The base idea is simple: we do a loop over the characters of the two strings to compare, advancing in parallel.
As long as we are comparing non-digits, we continue if they are equal. If we find two different chars, we stop and return the comparison of those.
If we find digits, we then switch in number comparison mode: we convert the sequence of digits to longs, and compare them. If they are equal, and if we haven't still reached the end of the strings, we continue in non-digit more. If then are not equal, we just return the comparison of the two numbers.
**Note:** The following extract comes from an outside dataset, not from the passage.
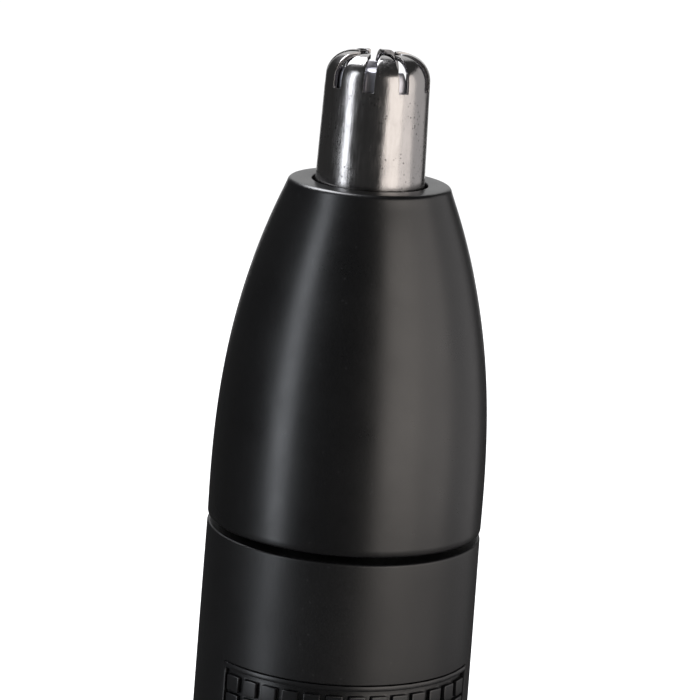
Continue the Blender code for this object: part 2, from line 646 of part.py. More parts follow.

There are some subtleties in handling the end of strings, but the essence of the algorithm is simple.
I show below the code, with abundant comments, for you, and for myself when I will read back the code some time later...
package org.philhosoft.util;
import java.util.ArrayList;
import java.util.Arrays;
import java.util.Collections;
import java.util.Comparator;
/**
* Compare two strings by respecting the natural order of numbers.
* Ie. foo2 < foo10, a5b4 < a15b4 and so on.
*
* @author PhiLho
*/
public class NaturalOrderComparator implements Comparator<String>
{
@Override
public int compare(String s1, String s2)
{
if (s1.isEmpty() && s2.isEmpty())
return 0; // Identical...
if (s1.isEmpty())
return -1; // Empty is smaller than anything else
if (s2.isEmpty())
return 1;
char c1 = s1.charAt(0);
char c2 = s2.charAt(0);
boolean b1 = Character.isDigit(c1);
boolean b2 = Character.isDigit(c2);
// Fast exit
if (b1 && !b2 || !b1 && b2)
return s1.compareTo(s2); // One is a digit, the other isn't: do regular comparison
int len1 = s1.length();
int len2 = s2.length();
int pos1 = 0, pos2 = 0;
boolean bIsDigit = b1;
while (true)
{
if (bIsDigit)
{
// Do number comparison
long n1 = 0;
long n2 = 0;
// Convert the sequence of digits to a long number
do
{
c1 = s1.charAt(pos1);
b1 = Character.isDigit(c1);
if (b1)
{
n1 = n1 * 10 + (c1 - '0');
}
// Stop if one non-digit is found or if we reached the end of one string
} while (b1 && ++pos1 < len1);
// Idem, in the second string
do
{
c2 = s2.charAt(pos2);
b2 = Character.isDigit(c2);
if (b2)
{
n2 = n2 * 10 + (c2 - '0');
}
// Stop if one non-digit is found or if we reached the end of one string
} while (b2 && ++pos2 < len2);
// Compare the numbers
if (n1 < n2)
return -1;
if (n1 > n2)
return 1;
// Here, the numbers are equal. If we reached the end of the strings,
// we say they are equal, otherwise we continue on comparing strings
if (pos1 == len1 && pos2 == len2)
return 0;
}
else
{
// Do string comparison, character by character
do
{
c1 = s1.charAt(pos1);
c2 = s2.charAt(pos2);
b1 = !Character.isDigit(c1);
b2 = !Character.isDigit(c2);
// Two non-digits, different
if (b1 && b2 && c1 != c2)
return c1 - c2;
// One is digit, and the other isn't one
if (b1 && !b2 || !b1 && b2)
return c1 - c2; // Just compare these different chars
// Next chars
++pos1; ++pos2;
// Stop if one digit is found or if we reached the end of one string
} while (b1 && b2 && pos1 < len1 && pos2 < len2);
if (b1 && pos1 == len1 && pos2 == len2)
return 0; // At the end with non-digits without finding differences
}
// Have we reached one end?
if (pos1 == len1 && len1 < len2)
return -1; // s1 is shorter, so smaller (all chars were equal so far)
if (pos2 == len2 && len2 < len1)
return 1; // s2 is shorter, so smaller
// Not at the end, we stopped on different kind of char (digit vs. non-digits), let's process them
if (!bIsDigit) // Compared chars, we went one char too far, into digits
{
// Put back current chars into the comparison
--pos1; --pos2;
}
// Switch the comparion mode
bIsDigit = !bIsDigit;
}
}
}
You can find the full code, including the main() that tests the comparator (converted to a JUnit test at work...), at my Launchpad repository: NaturalOrderComparator.java
I hope it can be useful to somebody.
As usual, my code is released with the liberal zlib/libpng license.